Тогда он грибы перестал собирать. А уж как любил встать спозаранку и пойти по утреннему холодку к недалекой роще. Нетронуто и толсто лежит на проселке пыль, приятной теплотой нежит босые ноги. Тело каждой жилочкой ощущает благодать нарождающегося летнего дня. А как радостно вздрагивается, когда с проселка сворачиваешь на травяную целину, темную и сырую, и чувствуешь, как росная знобкость поднимается по ногам от ступней к коленкам. А потом первые березки, первый огляд по сторонам: а ну где вы тут прячетесь, родненькие, черные и белые, маленькие и большие?..
В грибах и приключилось памятное. Как-то раз протянул он руку под ветку, чтобы взять крепыш-боровичок, а там заяц таился. Подпрыгнув в испуге, косой крепко ударился о Прокопову грудь, пал наземь, но тут же подхватился и задал такого стрекача, что только треск пошел по чащобному сухому валежнику. А Прокоп где стоял, там и сел на траву — ноги не держали его.
Рассказать кому, засмеяли бы. Его, солдата двух войн, напугал до коленной дрожи какой-то там заяц — безобидная животина, сама вечно дрожащая. Он и не рассказывал никому, не веря всерьез, что причиной болезни стал такой пустяк. Но как бы там ни было, с того дня начали неметь его ноги, слабели помаленьку, будто не свои делались…
Дед дремал и не дремал, думал и не думал, мысли его плелись, спотыкаясь, были мелки, часты и запутаны, как ветки в низкорослом осиннике, и, будто грибы-красноголовики, вспыхивали порой в серой сумятице дедовых воспоминаний яркие картинки, летевшие навстречу из глубокого колодца памяти.
Плюх, плюх! — топали за речкой кони.
«А-а-а!» — то ли кричал, то ли визжал Прокоп, терзая шпорами тощие бока коня-савраски, бешено крутя над головой шашкой, криком и визгом глуша страх перед тем неведомым и опасным, что таилось в балке. К этой балке со всех сторон скакали конники, и Прокоп скакал вместе с ними. А в балке сидели казаки. Один — черный, чубатый, с кровяной лампасиной вдоль ноги — поднялся во весь рост, вскинул короткую кавалерийскую винтовку, и так явственно видел Прокоп — прямо в лоб ему нацелен вороненый ствол, вот-вот срежет его хлесткая пуля.
Но бог миловал, не из метких стрелков был, видно, краснолампасник, угодил в савраскину грудь, и Прокоп, не успев охнуть, покатился кубарем по траве, по отлогому склону, под ноги казака.
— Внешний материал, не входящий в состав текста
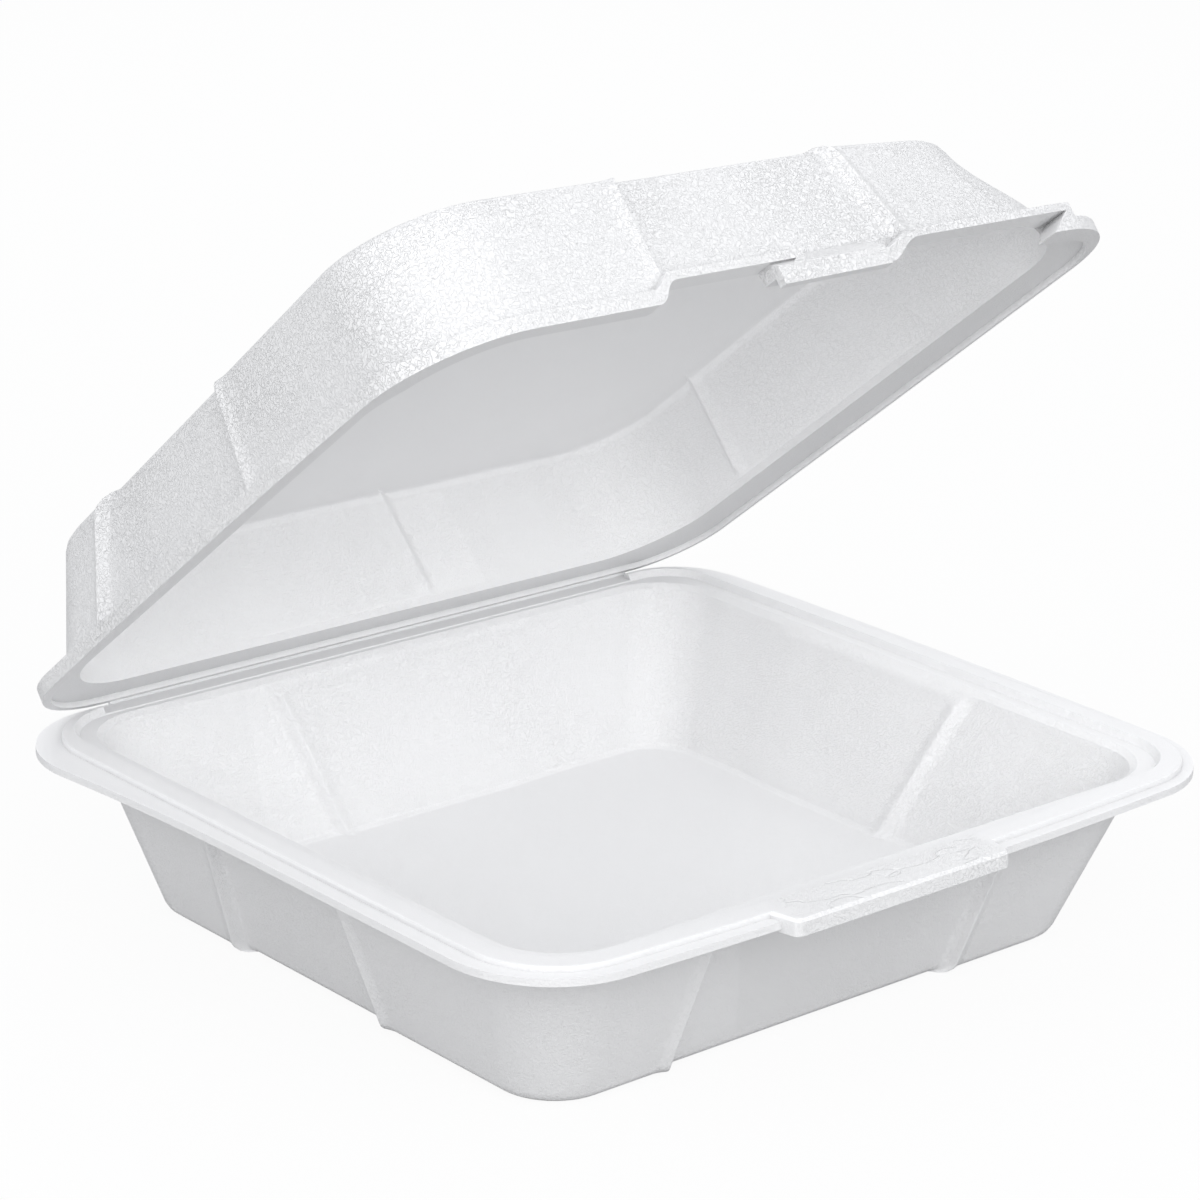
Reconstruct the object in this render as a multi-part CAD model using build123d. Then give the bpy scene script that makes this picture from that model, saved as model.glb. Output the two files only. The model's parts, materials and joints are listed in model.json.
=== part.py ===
from build123d import *
from math import cos, radians, sin, tan
import os

os.makedirs("parts", exist_ok=True)

# Foam clamshell food container, modelled in millimetres with the lid standing open.
# The origin is on the table under the middle of the tray. Z is up, X runs along the hinge,
# and the front with its latch tab faces -Y.

# Foam sheet
foam = 2.6
floor_foam = 3.0
seat_gap = 0.3
hinge_gap = 0.4
overcut = 0.01

# Tray rim, seen from above
rim_height = 42.5
hinge_y = 96.0
lip_left_ledge = 4.4
lip_right_ledge = 2.5
lip_front_ledge = 3.3
lip_front_bow = 3.3
lip_side_bow = 1.8
lip_flare = 7.0
lip_flare_y = -5.0
lip_corner = 27.0
lip_hinge_corner = 21.0
lip_thick = 1.8
bead_left = 105.2
bead_right = 105.5
bead_front = 96.9
bead_front_bow = 3.8
bead_side_bow = 0.6
bead_corner = 22.5
bead_hinge_corner = 18.0
bead_height = 1.4
bead_top = 5.0
bead_slope = 1.3
bead_round = 0.6
bead_back = 2.4
hinge_ridge = 1.5
hinge_half = 84.0
hinge_land = 5.0
ledge_drop = 0.3
ledge_width = 4.2
back_ledge = 3.0

# Tray walls, with the pressed panels that stiffen them
tray_top_corner = 17.0
tray_base_left = 85.5
tray_base_right = 81.0
tray_base_front = 77.5
tray_base_back = 74.0
tray_base_corner = 15.0
base_round = 2.2
floor_round = 1.6
rim_round = 1.2
panel_recess = 2.0
panel_bulge = 0.9
panel_step = 2.8
panel_run = 6.0
inner_inset = 1.2
inner_rib = 2.1
inner_rib_width = 9.0
inner_fade = 24.0
rib_cap = 3.2
rib_fade = 0.02

# How far each panel's edges lie from the corners of its wall: at the start and at the end of
# the side, going round from the front left corner, first at the foot of the wall and then at its top
tray_front_foot = (36.5, 45.0)
tray_front_rim = (52.0, 56.0)
tray_side_foot = (57.5, 41.0)
tray_side_rim = (79.0, 58.0)
tray_inner_front = (58.0, 52.0)
tray_inner_side = (64.0, 50.0)
lid_front_panel = (66.0, 62.0)
lid_side_panel = (82.0, 41.0)
lid_inner_hinge = (79.0, 62.0)

# Latch tab on the front of the tray
tab_left = -40.5
tab_right = 24.5
tab_reach = 10.5
tab_thick = 4.0
tab_slant = 3.0
tab_corner = 2.0
tab_chamfer = 0.7
tab_root = 4.0

# Lid rim
lid_left_wall = 2.6
lid_right_wall = 1.4
lid_reach = 0.6
lid_skew = 7.0
lid_front_bow = 0.8
lid_left_bow = 2.4
lid_right_bow = 0.6
lid_corner = 28.0
lid_hinge_corner = 20.0
lid_edge = 3.5
channel_side = 0.5
channel_roof = 0.35

# Lid walls: how far their outer face stands in from the rim, at the foot and at the top
lid_height = 33.0
lid_front_foot = 2.0
lid_front_top = 5.0
lid_left_foot = 3.2
lid_left_top = 8.8
lid_right_foot = 12.5
lid_right_top = 21.0
lid_hinge_foot = 9.5
lid_hinge_top = 17.0
lid_twist = 4.5
lid_wall_corner = 26.0
lid_round = 3.0

# Raised latch hooks and the tongue between them, on the front of the lid
hook_rise = 5.0
hook_edge = 2.6
hook_depth = 11.0
hook_1 = (-39.0, -4.0)
hook_2 = (35.0, 84.0)
hook_ramp_1 = 8.0
hook_ramp_2 = 13.0
hook_undercut = 7.0
tongue_thick = 2.4
tongue_end = 21.0
tongue_drop = 0.9
tongue_rise = 7.0
tongue_root = 5.5

# Pose of the lid: the angle from closed
lid_open = 38.6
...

Отбросив винтовку, тот выхватил из ножен саблю, занес ее над Прокопом. И он, зная, что над ним взметнулась смерть, помертвевшими губами ткнулся в землю и зажмурился. Но удара не последовало. В следующий миг сраженный кем-то казак повалился на Прокопа, тяжело придавив его горячим потным телом. В последней, видать, судороге он все же успел уесть саблей Прокопа — полоснуть его по бедру и голени. Правда, стальное жало лишь слегка прошлось по живой Прокоповой плоти, но зато изрядно попортило его армейское обмундирование, распластав штанину и сапог. Оказалось, когда кинулся на него краснолампасник с шашкой, выручил дружок и односельчанин Гордей Макеев. Это он упредил казака, смахнув у него полчерепа. С окровавленной саблей вертелся Гордей на коне в тесной балке возле распростертого на земле Прокопа и орал возбужденно: «Вставай, вставай, нечего светить голой задницей… мать твою!» Балку уже захлестывала красная конница, с крутого противоположного обрыва прыгали вниз спешившиеся бойцы. И Прокоп, все еще не веря в спасение, стал медленно подниматься, прижимая к бедру лоскутья галифе.
Для Прокопа с Гордеем это был первый бой, и оба они удостоились за него благодарности перед строем — за то, что в атаке скакали впереди и в числе первых ворвались в балку. «Кабы не я, лежать бы тебе упокойником… под ребро!» — сказал после боя Гордей, как всегда, пристегивая, по своему обыкновению, к сказанному матерное ругательство. «Это как пить дать», — покорно отвечал Прокоп, вытаскивая из нагрудного кармана серебряные часы на цепочке — память покойного деда, николаевского унтера. Очень дороги были те часы Прокопу, и тешил он себя тайной надеждой, что Гордей отведет в сторону его благодарственную длань. Но дружок часы взял, и, что обидней всего, взял с подчеркнутой небрежностью, недовольством даже: мол, подарок твой не идет ни в какое сравнение с тем, что сделано для тебя мною. И, покачивая часы на цепочке, молвил с ухмылкой: «Ладно, поносим эти, пока именными не наградят».